We made our way back to the visitor center to see if there was anyone new going on the next tour. I don’t remember now if there was or not, actually. Katy led the second tour, too, which was to the creatively named >2.1 Meter Telescope< (that’s about 84″ or 7 feet). It is a large Cassegrain-style reflector on a large, equatorial fork mount. That it is equatorially mounted means the base is at a 32º angle from vertical. As the mirror alone weighs a ton and a half, having this enormously heavy yet super-sensitive piece of equipment standing at NOT perpendicular to its base felt a bit unsettling, like something was not right. Like the angles! (See what I did there?) Any way, this telescope has done lots of groundbreaking science and is particularly notable for being the first scope to use >adaptive optics<. At this point, several months after the fact, I don’t remember why, but I felt oddly bored with this telescope. Maybe it was that Katy spent a good bit of time explaining adaptive optics, with which I was already familiar. I remember being grumpy about that guy in the group who thought he knew more than the PhD astronomer, so maybe I converted my anger to boredom. Maybe I was hungry. I don’t know. Looking back, it’s an impressive instrument that I’d love to have in my back yard.

Break

We returned to the visitor center, and those of us who were staying on (pretty much everyone) could have lunch if we’d brought it, which it says to do in the literature for the tours. There is no food service for visitors. So I had brought some leftovers from dinner the night before at Za’atar, a mediterranean restaurant in Tucson. The weather was stable and pleasant at that point, so we ate out on the plaza. There are a couple of tables and benches, along with a couple cool sundials that have no practical application to lunch. I sat with the woman who manages the gift shop and schedules people for tours and night programs. She was very interesting to talk with. She is a member of the Tohono Nation and active in her church. She told me that she loves the quiet and the peacefulness at the top of the mountain (me, too!), and that people in her church ask her to pray for them while she is at work because she will be closer to God. We were both a little disappointed in their theology, but she prays for them nevertheless. She told me about her family and some of their struggles, so through the rest of my travels I prayed for her. 
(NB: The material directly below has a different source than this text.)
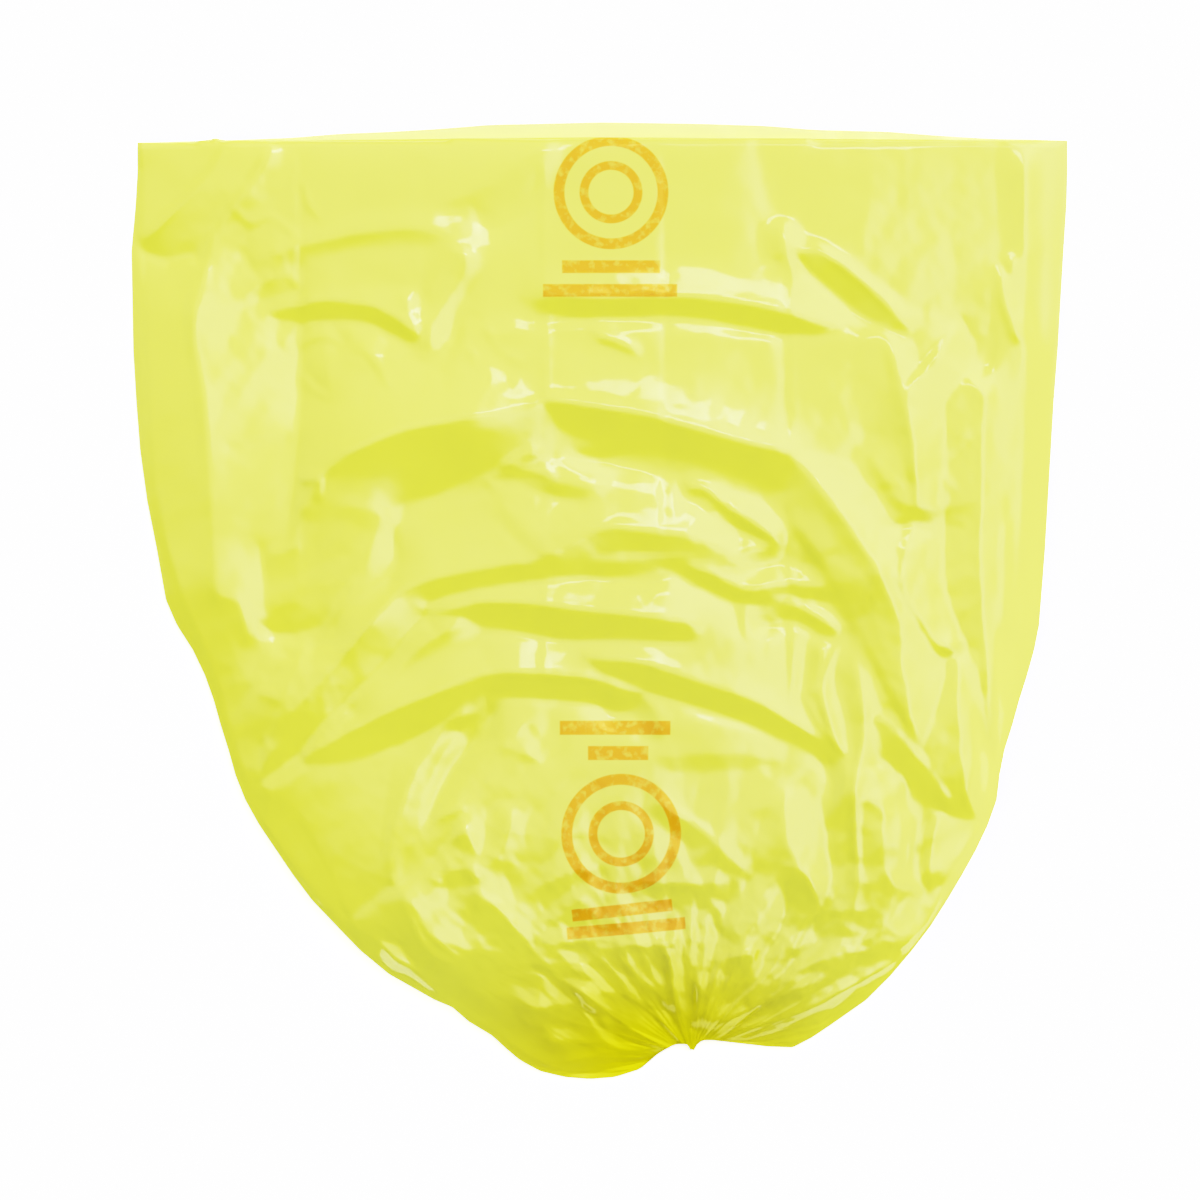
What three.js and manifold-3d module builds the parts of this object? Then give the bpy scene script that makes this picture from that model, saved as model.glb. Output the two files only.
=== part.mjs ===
// A star-sealed polyethylene liner bag for soiled linen, lying on its back on a level floor.
//
// The bag is one piece of blown film: a lay-flat tube, open at the mouth and gathered to a point at the bottom.
// Millimetres, +Z up. +X runs across the bag and +Y towards the mouth. The origin is on the floor, under the
// middle of the bag's box. The back film rests on the floor, and the front film lies over it with trapped air
// between: thin at the mouth, deep over the gathered bottom, and thrown into broad arched folds round the gather.
// The mouth is open. The wall is thicker than the real film, which is 0.032 mm.
import * as THREE from "three";
import { mergeVertices } from "three/addons/utils/BufferGeometryUtils.js";
import Module from "manifold-3d";

const WALL = 1.0; // thickness of the film's solid
const SIDE_WALLS = 1.6; // thickness of the side folds, in walls
const EDGE = 3.4; // height of the rounded fold along both side edges
const COLUMNS = 26; // facets across the bag
const LIP = 16; // how far the back film's edge shows past the front film's at the middle of the mouth
const SEAL_WALL = 18; // depth of bunched film at the bottom, which the hollow stops short of
const SEAL_SIDES = 12; // how much further the hollow draws in at the sides of the bottom
const SEAL = { x: 75, y: -368, reach: 44, depth: 0.62 }; // the gathered seal: where it is, and the hollow it pulls in the front film
const MOUTH_EXTRA = 30; // how far the cutting body for the hollow runs out of the mouth

// The outline as it lies: [y, left edge, right edge, height of the front film over the floor at the middle,
// height of the underside at the side edges]. From the mouth to the lowest point of the bottom.
const STATIONS = [
  [384, -385, 390, 13, 0.0],
  [354, -385, 389, 15, 0.0],
  [313, -388, 388, 18, 0.3],
  [271, -390, 385, 21, 0.6],
  [230, -388, 383, 24, 1.0],
  [188, -388, 380, 27, 1.5],
  [147, -385, 378, 31, 2.0],
  [105, -381, 375, 35, 2.6],
  [76, -375, 373, 38, 3.2],
  [47, -369, 371, 41, 3.8],
  [18, -363, 368, 44, 4.5],
  [-9, -358, 367, 47, 5.2],
  [-30, -345, 364, 49, 6.0],
  [-52, -333, 358, 51, 7.0],
  [-74, -324, 352, 53, 8.0],
  [-98, -316, 344, 55, 9.0],
  [-123, -309, 337, 57, 10.0],
  [-148, -302, 333, 59, 11.0],
  [-173, -290, 327, 60, 12.0],
  [-198, -275, 317, 60, 12.5],
  [-223, -257, 304, 60, 13.0],
  [-248, -239, 289, 59, 13.0],
  [-273, -215, 272, 57, 13.0],
  [-294, -194, 257, 55, 13.0],
  [-314, -168, 241, 52, 12.5],
  [-334, -134, 218, 48, 12.0],
  [-352, -108, 192, 43, 11.0],
  [-364, -88, 172, 39, 10.0],
  [-370, -80, 121, 36, 9.5],
  [-378, -70, 60, 31, 8.5],
  [-387, -58, 42, 26, 7.0],
  [-394, -47, 24, 21, 6.0],
  [-400, -31, 5, 16, 5.0],
];
const MOUTH_Y = STATIONS[0][0];
const BOTTOM_Y = STATIONS[STATIONS.length - 1][0];

// The outline and heights at any distance along the bag: [left, right, height, lift].
function across(y) {
  if (y >= MOUTH_Y) return STATIONS[0].slice(1);
  let k = 1;
  while (k < STATIONS.length - 1 && STATIONS[k][0] > y) k++;
  const a = STATIONS[k - 1], b = STATIONS[k];
  const u = THREE.MathUtils.clamp((a[0] - y) / (a[0] - b[0]), 0, 1);
  return [1, 2, 3, 4].map((n) => THREE.MathUtils.lerp(a[n], b[n], u));
}

// The broad arched folds of the front film: the line of each crest, its height, how far it rises from the
// mouth side and how far it falls away on the bottom side.
const FOLDS = [
  { crest: [[-360, 225], [-257, 255], [-166, 243], [-45, 252], [83, 254], [200, 232], [240, 214]], high: 5, rise: 46, fall: 26 },
  { crest: [[-290, 60], [-216, 113], [-166, 141], [-49, 168], [83, 153], [158, 130], [225, 72], [280, -12]], high: 9, rise: 60, fall: 42 },
  { crest: [[-250, -60], [-166, 4], [-45, 26], [83, 22], [158, -4], [236, -75]], high: 7, rise: 46, fall: 28 },
  { crest: [[-285, -176], [-249, -138], [-182, -92], [-99, -70], [-45, -63], [34, -68], [100, -88], [215, -134]], high: 8, rise: 44, fall: 28 },
  { crest: [[-190, -262], [-99, -192], [-33, -160], [34, -155], [117, -176], [190, -232]], high: 5, rise: 36, fall: 30 },
];
const crests = FOLDS.map((f) => new THREE.SplineCurve(f.crest.map(([x, y]) => new THREE.Vector2(x, y))).getPoints(60));

// Height that the folds add at a point of the front film.
function foldHeight(x, y) {
  let h = 0;
  FOLDS.forEach((f, i) => {
    const line = crests[i];
    const first = line[0], last = line[line.length - 1];
    if (x < first.x - 60 || x > last.x + 60) return;
    let k = line.findIndex((p) => p.x >= x);
    if (k < 0) k = line.length - 1;
    const a = line[Math.max(0, k - 1)], b = line[k];
    const u = b.x > a.x ? THREE.MathUtils.clamp((x - a.x) / (b.x - a.x), 0, 1) : 0;
    const d = THREE.MathUtils.lerp(a.y, b.y, u) - y; // towards the bottom is positive
    const across = Math.exp(-((d / (d > 0 ? f.fall : f.rise)) ** 2));
    const ends = THREE.MathUtils.smoothstep(x, first.x - 60, first.x + 50) * (1 - THREE.MathUtils.smoothstep(x, last.x - 50, last.x + 60));
    h += f.high * across * ends;
  });
  return h;
}

// Across the bag the front film is broad and flat on top, and rounds down at the side edges.
const crown = (s, t) => Math.pow(1 - Math.pow(Math.abs(s), THREE.MathUtils.lerp(5, 3, t)), 0.62);
// The underside is flat on the floor and turns up only towards the edges.
const turnUp = (s) => Math.pow(Math.max(0, (Math.abs(s) - 0.72) / 0.28), 2);

// A closed body of the bag's shape, made from a box with a facet for each row: its top face becomes the front
// film and its bottom face the back film. inset shrinks it on every side, for the hollow.
function bagBody(rows, inset) {
  const box = new THREE.BoxGeometry(2, 2, 2, COLUMNS, rows.length - 1, 1);
  box.deleteAttribute("normal");
  box.deleteAttribute("uv");
  const shape = mergeVertices(box, 1e-5);
  const p = shape.getAttribute("position");
  for (let i = 0; i < p.count; i++) {
    const y0 = rows[Math.round(((1 - p.getY(i)) / 2) * (rows.length - 1))];
    const front = p.getZ(i) > 0;
    const u = p.getX(i);
    const s = 0.72 * Math.sin((u * Math.PI) / 2) + 0.28 * u; // facets closer together at the edges
    const [left, right, high, lift] = across(y0);
    const t = THREE.MathUtils.clamp((MOUTH_Y - y0) / (MOUTH_Y - BOTTOM_Y), 0, 1);
    const sides = inset * (SIDE_WALLS + SEAL_SIDES * THREE.MathUtils.smoothstep(-y0, 300, 360));
    const x = (left + right) / 2 + ((right - left) / 2 - sides) * s;
    // the back film's edge bows out at the mouth, and the front film's is straight
    const bow = LIP * Math.pow(Math.max(0, 1 - s * s), 0.8) * (1 - THREE.MathUtils.smoothstep(MOUTH_Y - y0, 0, 120));
    let z;
    if (front) {
      const edgeTop = lift + EDGE;
      const inside = THREE.MathUtils.smoothstep(1 - Math.abs(s), 0, 0.25) * (1 - THREE.MathUtils.smoothstep(-y0, 270, 340));
      const drawn = SEAL.depth * Math.exp(-((x - SEAL.x) ** 2 + (y0 - SEAL.y) ** 2) / (2 * SEAL.reach ** 2));
      z = edgeTop + ((high - edgeTop) * crown(s, t) + foldHeight(x, y0) * inside) * (1 - drawn) - inset;
    } else {
      z = lift * turnUp(s) + inset;
    }
    p.setXYZ(i, x, y0 + (front ? 0 : bow), z);
  }
  return shape;
}

// The hollow's rows lie in line with the film's, run on out of the mouth, and draw back from the bottom.
const filmRows = STATIONS.map((row) => row[0]);
const hollowRows = [
  MOUTH_Y + MOUTH_EXTRA,
  ...filmRows.map((y) => y + SEAL_WALL * THREE.MathUtils.smoothstep(-y, 300, 400)),
];

const wasm = await Module();
wasm.setup();

function solidOf(geometry) {
  return new wasm.Manifold(
    new wasm.Mesh({
      numProp: 3,
      vertProperties: new Float32Array(geometry.getAttribute("position").array),
      triVerts: new Uint32Array(geometry.index.array),
    }),
  );
}

function geometryOf(solid) {
  const m = solid.getMesh();
  const positions = new Float32Array(m.numVert * 3);
  for (let i = 0; i < m.numVert; i++) positions.set(m.vertProperties.subarray(i * m.numProp, i * m.numProp + 3), i * 3);
  const g = new THREE.BufferGeometry();
  g.setAttribute("position", new THREE.BufferAttribute(positions, 3));
  g.setIndex(new THREE.BufferAttribute(new Uint32Array(m.triVerts), 1));
  g.computeVertexNormals();
  return g;
}

const film = solidOf(bagBody(filmRows, 0)).subtract(solidOf(bagBody(hollowRows, WALL)));

const bag = new THREE.Mesh(
  geometryOf(film),
  new THREE.MeshStandardMaterial({ color: 0xdfe45a, roughness: 0.3, metalness: 0, side: THREE.DoubleSide }),
);
bag.name = "bag";

const group = new THREE.Group();
group.add(bag);
export default group;
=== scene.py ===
"""A star-sealed film liner bag lying flat, seen from straight above on a pale floor.

The film is one open sheet: a tube whose back lies on the floor and whose front is drawn up into arched folds
round the gathered seal. Its folds are given as facets, which say which way the film faces, and as ridge lines with
a steep and a gentle side. The height that suits them all best is solved by least squares, crisp small crumples are
laid over it, and the back film is pleated under the bag. Points of the outline and of the folds are in units of
U millimetres, on a drawing of 1200 x 1200 units whose +y runs down, away from the mouth.
"""
import bpy
import math
import numpy as np
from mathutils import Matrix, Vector


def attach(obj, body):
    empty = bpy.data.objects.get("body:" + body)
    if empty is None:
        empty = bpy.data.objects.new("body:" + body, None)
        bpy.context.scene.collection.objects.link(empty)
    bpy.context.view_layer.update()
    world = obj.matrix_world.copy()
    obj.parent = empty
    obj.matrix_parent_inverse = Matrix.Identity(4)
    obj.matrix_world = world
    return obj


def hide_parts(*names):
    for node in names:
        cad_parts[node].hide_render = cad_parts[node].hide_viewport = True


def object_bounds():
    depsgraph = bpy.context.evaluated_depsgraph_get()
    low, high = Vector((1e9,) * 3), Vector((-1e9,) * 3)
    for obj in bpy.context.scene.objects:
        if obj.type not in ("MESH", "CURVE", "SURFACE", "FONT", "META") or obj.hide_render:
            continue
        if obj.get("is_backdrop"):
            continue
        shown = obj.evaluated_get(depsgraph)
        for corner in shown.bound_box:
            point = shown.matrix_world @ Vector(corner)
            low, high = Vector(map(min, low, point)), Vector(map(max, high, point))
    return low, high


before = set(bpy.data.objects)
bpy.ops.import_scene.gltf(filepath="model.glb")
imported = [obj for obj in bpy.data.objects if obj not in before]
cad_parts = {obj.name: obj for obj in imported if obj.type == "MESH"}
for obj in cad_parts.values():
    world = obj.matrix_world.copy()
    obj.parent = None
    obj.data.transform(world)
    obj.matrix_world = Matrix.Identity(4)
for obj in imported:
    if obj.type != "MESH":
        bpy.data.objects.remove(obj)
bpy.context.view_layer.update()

U = 0.83065            # millimetres to a drawing unit
ORIGIN = (599.5, 601.5)
FLAT_W, FLAT_L = 0.775, 1.041   # the lay-flat tube: width, and length from mouth to seal, in metres
NF, NB, NV = 262, 84, 284       # columns of the front film, columns of the back film, rows from mouth to seal


def mm(points):
    p = np.asarray(points, float)
    return np.stack([(p[..., 0] - ORIGIN[0]) * U, (ORIGIN[1] - p[..., 1]) * U], -1)


# ---------------------------------------------------------------- outline
LEFT = [(136, 140), (136, 170), (134, 205), (130, 250), (131, 300), (132, 350), (135, 400), (139, 450), (146, 500),
        (156, 550), (165, 600), (176, 625), (192, 650), (204, 675), (213, 700), (220, 725), (228, 750), (235, 775),
        (245, 800), (259, 825), (276, 850), (293, 875), (312, 900), (336, 925), (360, 950), (389, 974), (435, 1000),
        (452, 1007), (469, 1022), (492, 1036), (507, 1050), (520, 1061), (540, 1072), (565, 1078), (590, 1080),
        (615, 1078), (640, 1070), (655, 1057), (664, 1049), (674, 1044), (683, 1041), (688, 1046), (691, 1051)]
RIGHT = [(1069, 139), (1069, 170), (1068, 205), (1065, 250), (1062, 300), (1059, 350), (1055, 400), (1052, 450),
         (1049, 500), (1046, 550), (1042, 600), (1040, 625), (1035, 650), (1028, 675), (1020, 700), (1013, 725),
         (1005, 750), (1000, 775), (997, 800), (988, 825), (976, 850), (962, 875), (947, 900), (931, 925), (912, 950),
         (890, 976), (866, 1000), (831, 1025), (812, 1038), (793, 1048), (768, 1047), (742, 1044), (716, 1041),
         (703, 1040), (697, 1045), (694, 1051)]
MOUTH_FRONT = [(136, 141), (165, 142), (190, 141), (215, 137), (230, 140), (300, 139), (600, 136), (1030, 139), (1069, 139)]
MOUTH_BACK = [(136, 141), (240, 138), (290, 136), (340, 132), (390, 130), (440, 127), (490, 123), (540, 122), (600, 120.5),
              (640, 121), (700, 122), (765, 124), (815, 128), (890, 130), (940, 134), (990, 137), (1040, 138), (1069, 139)]
GATHER = (692.0, 1043.0)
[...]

Meanwhile the weather began to deteriorate, with clouds and fog moving in across the valley and across the mountain, too. Great. Made for some interesting photos, any way.

Tour #3a

The third tour was to the Mayall 4.1 meter telescope, the largest on the mountain. This part was led by a different docent, named Dave if I remember correctly. We began with some background and history at the visitor center, then moved to the parking lot. Two reasons for that: first, we were driving to the Mayall dome, and second, in the parking lot is a large cement donut with a mural painted on it. I had noticed it on my way in but not really looked at it. It turns out that the donut is a slug the same size and weight as the mirror for the 4.1 meter telescope that was used to balance the scope during construction. Once everything was finished and nothing was likely to fall, then they put in the actual mirror. Once that was done, they had to figure out what to do with a giant cement donut. Rather than roll it down the mountain, they invited a Tohono O’odham artist to do a mural on it, and it was put on display in the parking lot as you walk toward the visitor center. It’s pretty cool on all counts. Dave pointed out that a 160″ disk of glass weighs a couple tons, or at least this one does. What is remarkable is that the aluminum coating on the glass disk that makes astronomy possible is equivalent to about two paper clips, just a few molecules thick. Amazing!

We all loaded in a big white van to head up to the Mayall dome. We hadn’t gotten a quarter mile down the road when someone raced up, flagged us down, and told us we couldn’t go, because it was a hardhat day. They were renovating the dome and moving stuff with cranes, so it was declared unsafe for visitors. Well, that made for a short tour. We ended up back on the patio, and Dave continued his lecture valiantly. Shortly, though, Katy showed up, talked with Dave for a minute, and then excitedly told us they had arranged to let us see one of the other telescopes, the WIYN 3.5 meter.

Tour #3b

WIYN stands for Wisconsin, Indiana, and Yale Universities, and the National Optical Astronomy Observatory (NOAO, i.e. Kitt Peak). The WIYN scope, a large (obviously) alt-az-mounted Cassegrain reflector, is generally not open for public tours, but it was also down for maintenance, so we got lucky. It is about 20 years newer than the 4.1, and consequently it is vastly lighter and more compact and housed in a much more efficient box with shutters instead of a classic dome. Because the mirror was spin cast and honeycombed, it weighs about 1/8 of what the 4.1 meter mirror does. This means the mount can be correspondingly smaller and lighter, and the whole thing is just a lot easier to deal with. It has capacity for detector instruments in three different places at once that can be switched between easily by, well, I guess throwing a switch to move the tertiary mirror. There are dozens and dozens of actuators on the back of the primary mirror, which are not so much for adaptive optics as to correct for stresses when the mirror is tipped at different angles. Engineer Emily gave us the tour. She has been working on this scope since she was an undergrad, and now she’s the managing engineer for it and probably not yet 30 years old.

That concluded the daytime program, three and a half telescope tours for $15. Not a bad deal. I spent quite a while browsing the swag in the gift shop and exploring the displays in the visitor center before the next part of the adventure began.